Grow veggies, help honeybees
Get the buzz on how rewarding home vegetable gardens can be.
Tue, Jun 10, 2008 at 01:53 PM
THAT STINGS: A honeybee resting on a pumpkin blossom. (Photo: Kazakov/iStockphoto)
Buzz, buzz: Homegrown veggies are, ahem, a mushrooming trend, with food prices rising at the fastest pace in 18 years. Average folks are tearing up lawn and laying in kitchen gardens to save money, live greener (local! organic!) and eat safer (you know exactly where that tomato came from and how it was handled). In choosing what to plant and what to buy, gardeners and consumers can also help honeybees, those beneficial insects who pollinate 30 percent of our edible fruit and vegetable plants. Now's the perfect time to get started, in the midst of National Pollinator Week (June 22-28), which was founded last year to begin counteracting the massive die-offs of honeybees known as Colony Collapse Disorder.
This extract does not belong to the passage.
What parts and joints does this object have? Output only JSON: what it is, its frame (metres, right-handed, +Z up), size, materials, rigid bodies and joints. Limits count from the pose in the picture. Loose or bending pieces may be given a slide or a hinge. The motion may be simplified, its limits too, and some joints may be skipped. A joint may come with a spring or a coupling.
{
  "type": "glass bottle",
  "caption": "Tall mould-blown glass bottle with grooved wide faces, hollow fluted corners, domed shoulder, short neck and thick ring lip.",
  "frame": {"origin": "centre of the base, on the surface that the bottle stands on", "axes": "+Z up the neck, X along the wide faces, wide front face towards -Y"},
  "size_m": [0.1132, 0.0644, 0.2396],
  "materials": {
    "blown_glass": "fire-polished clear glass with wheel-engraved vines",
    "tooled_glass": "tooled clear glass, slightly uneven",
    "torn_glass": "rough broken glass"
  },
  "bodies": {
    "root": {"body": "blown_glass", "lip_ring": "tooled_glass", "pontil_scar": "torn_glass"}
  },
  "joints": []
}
Adding pollinator-friendly plants to your garden is a huge way to help. Bees can sup on just about any flower, but native varieties will grow best in your region's climate and soil. The North American Pollinator Campaign (NAPCC) has lots of information, including fast facts for gardeners. You can begin with a free packet of bee-friendly wildflower seeds from Burts Bees, an NAPCC Honeybee Health Improvement Project sponsor which, starting this June, is donating five percent of the proceeds from every sale of its special edition Beeswax Lip Balm to the campaign. All Burt's products are paraben and phthalate free, including their classic gardener's hand salve and their gentle Royal Jelly Radiance Eye Creme, just the ticket for the queen bee in your hive.
Before planting edibles, it's a good idea to test your soil, both for its nutrient levels, and for contaminants, especially if you live in an old neighborhood or near a highway or industrial center. Toxic heavy metals such as lead, from the days of leaded gasoline and housepaint (both banned in the late 1970s), and arsenic from chromium copper arsenate (CCA) treated wood, once widely used in fences and decking, can persist in soil for years and be absorbed by plants (and those who eat them). For more information and soil analysis services, contact your nearest state university cooperative extension.
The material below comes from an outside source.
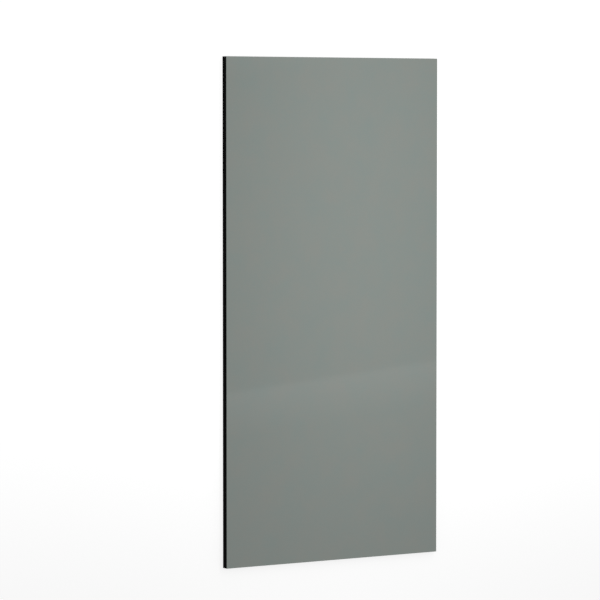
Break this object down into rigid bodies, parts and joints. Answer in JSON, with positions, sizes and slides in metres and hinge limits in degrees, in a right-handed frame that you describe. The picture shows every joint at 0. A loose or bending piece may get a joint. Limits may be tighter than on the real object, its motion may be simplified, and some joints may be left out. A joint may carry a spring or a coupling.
{
  "type": "decorative laminate sheet",
  "caption": "Full rectangular sheet of decorative laminate: one gloss grey-green face, a solid black core that shows at the trimmed edges, and a sanded back for bonding.",
  "frame": {"origin": "centre of the back face, the face that the sheet lies on", "axes": "+X across the 4 ft width, +Y along the 8 ft length, +Z out of the decorative face"},
  "size_m": [1.22, 2.44, 0.035],
  "materials": {
    "laminate": "gloss"
  },
  "bodies": {
    "root": {"laminate_sheet": "laminate"}
  },
  "joints": []
}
Seeds are great, but they take a while! There's still a chance you might get your hands on some organic vegetable seedlings. Ask your state or regional organic farming association.
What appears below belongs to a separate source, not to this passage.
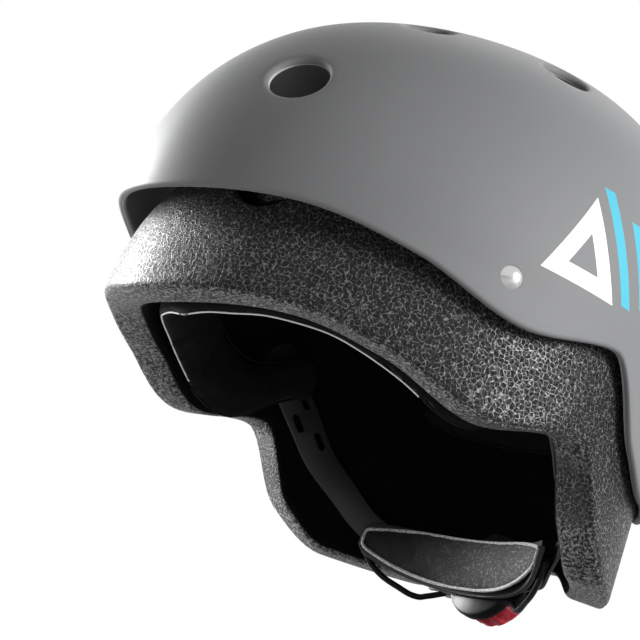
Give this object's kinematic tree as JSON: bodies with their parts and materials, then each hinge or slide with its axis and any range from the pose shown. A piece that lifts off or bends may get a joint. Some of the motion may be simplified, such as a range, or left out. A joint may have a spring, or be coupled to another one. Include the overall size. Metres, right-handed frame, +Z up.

Order now to get organic garlic plants in September; or plan ahead for next year: Organicseeds are available year round, and seedlings are sold in early spring by Seeds of Change. Go for cover crops like alfalfa, oats, hairy vetch, sorgum, winter rye, and clover, which keep soil healthy and in place and are simply the bees' knees of pollinator preference. Ah, for some alfalfa honey!
Soil no good or no got soil? Plant in containers and windowboxes. See Windowbox.com.
Herb plants (thyme honey!) are available now, tomato plants will be sold till July 16th, "cool" season fall plants will be available for shipping August 18th from the Tasteful Garden.
National Sustainable Agriculture Information Service's resource guide to organic and sustainable vegetable production.
Andiamo, alfalfa! Basta, bok choy! Zounds, zucchini! Blossom bounteously for our tables and the bees.